Because it recently has become fashionable for spouses to place land ownership in joint names with each other, some parents are placing titles in joint names with children. The reason most frequently given is that it is much cheaper and easier to administer an estate when titles are registered jointly.

While the latter statement is usually true, it is not a black and white issue, and there are some very valid reasons why spouses ought to hesitate before placing titles into joint names between themselves. However, when it comes to children, there is some reason to pause and consider the consequences prior to placing titles and bank accounts in joint names with children. Following are some reasons why joint property with children is not advisable.

Loss of Control 
A child's consent will be necessary for the parent to deal with joint property and, in particular, in relation to land. If there is a breakdown in the relationship between the parent and the child, the child may refuse to return the property to the parent, refuse to agree to the sale of the property, or insist upon receiving some of the sale proceeds.

Income tax 
A chartered accountant cited a case in the Globe & Mail (November 8, 1997) where a mother transferred an investment, valued at $400,000.00, into the joint names of her son and herself. Canadian Customs & Revenue Agency deemed this to be a taxable transaction and the mother became liable for capital gains tax, resulting in income tax of $56,250.00.

Cost - If it is land, the cost of the transfer and Land Titles Office fees are immediately payable, while the cost of administering an estate is only incurred at death, and only if you still own the land at the time of death.

Creditors of Child - Property in joint names with a child can become subject to a claim by creditors of the child.

Marriage Breakdown 
Such joint property may become subject to a claim of the child's spouse in the event of a marriage breakdown between the child and his or her spouse.

No Testamentary Trust 
There are substantial income tax benefits to a child who receives a bequest through a testamentary trust. These benefits are not available when the property is passed through the right of survivorship (joint tenancy).

Child Predeceasing 
There are occasions when a child predeceases a parent. Usually, under such circumstances, a parent may wish to benefit the grandchildren of the deceased child. The parent may be incapable of changing his/her Will and the property will revert back to the parent, to be divided in accordance with the parent's Will, which may provide for equal division among the remaining children of the deceased parent. Thus the grandchildren (children of the deceased child) may not benefit.

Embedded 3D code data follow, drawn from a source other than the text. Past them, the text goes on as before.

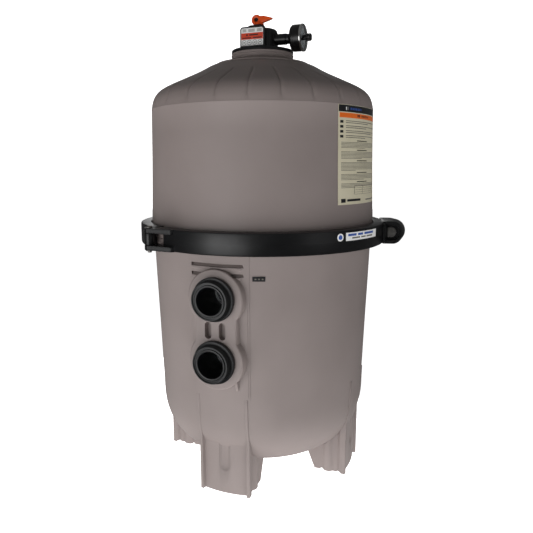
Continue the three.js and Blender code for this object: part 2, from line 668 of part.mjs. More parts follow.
function gaugeBezel() {
  const { caseRadius, caseTo, frontAt } = GAUGE;
  return onGauge(
    [[caseRadius - 3, caseTo + GAP], [caseRadius + 1, caseTo + GAP], [caseRadius + 1, frontAt - 2],
      [caseRadius - 1, frontAt], [caseRadius - 4, frontAt], [caseRadius - 4, frontAt - 1.5],
      [caseRadius - 3, frontAt - 1.5]],
    LARGE,
  );
}

const FACE_RADIUS = 29.2; // of the dial and the lens
const gaugeDial = () =>
  onGauge(ring(3, FACE_RADIUS, GAUGE.caseTo - 2.7, GAUGE.caseTo - 1.7), LARGE);
const NEEDLE_START = 225; // degrees round from the top, seen from the front of the gauge: the zero mark

// The needle on its arbor, pointing at the zero mark.
function gaugeNeedle() {
  const at = GAUGE.caseTo - 1.4;
  const arbor = onGauge(rod(2, GAUGE.caseTo - 10, at + 1), SMALL);
  const hub = onGauge(rod(4, at, at + 1.2), SMALL);
  const angle = radians(NEEDLE_START);
  const shape = new THREE.Shape(loop([[-1.2, -9], [1.2, -9], [1.6, 0], [0.4, 21], [-0.4, 21], [-1.6, 0]]));
  const blade = new THREE.ExtrudeGeometry(shape, { depth: 0.8, bevelEnabled: false });
  const up = new THREE.Vector3(0, Math.sin(angle), Math.cos(angle));
  const right = new THREE.Vector3(0, Math.cos(angle), -Math.sin(angle));
  const along = new THREE.Vector3().crossVectors(right, up);
  blade.applyMatrix4(new THREE.Matrix4().makeBasis(right, up, along));
  const placed = solid(blade);
  const { min, max } = placed.boundingBox();
  return join(arbor, hub, placed.translate([at + 0.2 - Math.min(min[0], max[0]), 0, GAUGE.z]));
}

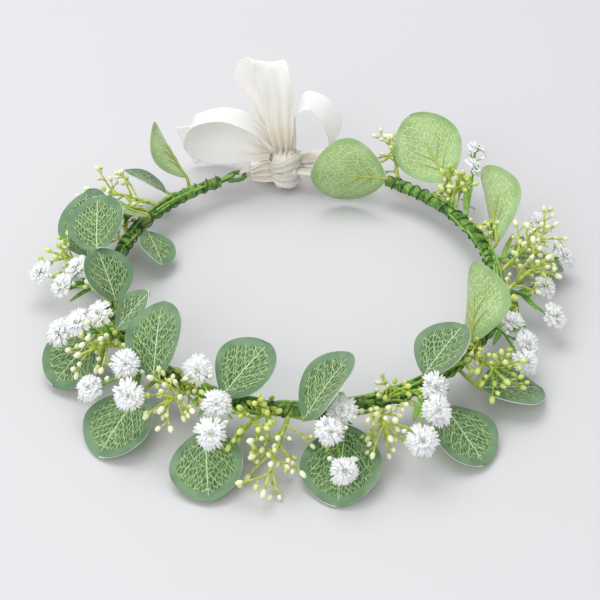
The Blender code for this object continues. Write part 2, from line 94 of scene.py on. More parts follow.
def tube(path, radii, sides=8, **tones):
    """A closed round tube along a path of points, with a radius at each, and a centre point on each end.

    Ring k is path[k] + radii[k] * (cos a * side + sin a * over), where side and over are square to the path.
    """
    path = np.asarray(path, float)
    radii = np.broadcast_to(radii, len(path)).astype(float)
    along = unit(np.gradient(path, axis=0))
    lean = np.abs(along).mean(axis=0)
    side = unit(np.cross(along, np.eye(3)[np.argmin(lean)]))
    over = np.cross(along, side)
    turn = np.arange(sides) / sides * math.tau
    ring = np.cos(turn)[None, :, None] * side[:, None] + np.sin(turn)[None, :, None] * over[:, None]
    points = path[:, None] + radii[:, None, None] * ring
    quads = grid_quads(len(path), sides, wrap=True)[:, ::-1]
    last = len(path) * sides
    here = np.arange(sides)
    ahead = (here + 1) % sides
    start_fan = np.stack([here, ahead, np.full(sides, last)], axis=1)
    far = last - sides
    end_fan = np.stack([far + ahead, far + here, np.full(sides, last + 1)], axis=1)
    everything = np.concatenate([points.reshape(-1, 3), path[:1], path[-1:]])
    fans = np.concatenate([start_fan, end_fan])[:, ::-1]
    spread = {}
    for key, value in tones.items():
        value = np.broadcast_to(value, len(path))
        spread[key] = np.concatenate([np.repeat(value, sides), value[:1], value[-1:]])
    return everything, quads, fans, spread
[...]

The joint tenant, whether spouse or child, may, through accident or illness, become mentally incapacitated. You may find yourself having to deal with that person's legal guardian. In such an event you will not be able to do anything but allow the process of law to determine its use, and ultimate disposition.

Capital Gains 
If the property placed in joint names is a principal residence, and one of the title holders does not reside there, there is a question as to whether or not the principal residence exemption will be available for capital gain for the years after the transfer.

In addition to income tax, by placing property in joint names one may incur goods and services tax. This can result in tax being payable immediately upon conveyance into joint names.

Will Complexity
Joint tenancy complicates and adds to the cost of the drafting of Wills. Unless sufficient time and thought is expended, a Will may consequently have unintended and undesirable results and may have to be rewritten.

There is a presumption at law that when assets are in joint names with a spouse, the deceased intended the spouse to retain the entire benefit upon death. When property is placed in joint names with children, the presumption is just the opposite, the child holds title as trustee for estate beneficiaries. Because documents are rarely signed indicating the intention of the parent and child, there has been much litigation among surviving children as to what intent the parent might have had when the parent transferred property into joint names with a child. This is especially true in relation to interests other than land, such as bank accounts and investments.

Joint tenancy with children can be a good idea, but it can also be a recipe for disaster. Before such a decision is made, one ought to carefully consider all the factors. One would be well-advised to consult with a lawyer before transferring an asset into joint names with a child. As in much of life, the issue of joint tenancy is not black and white!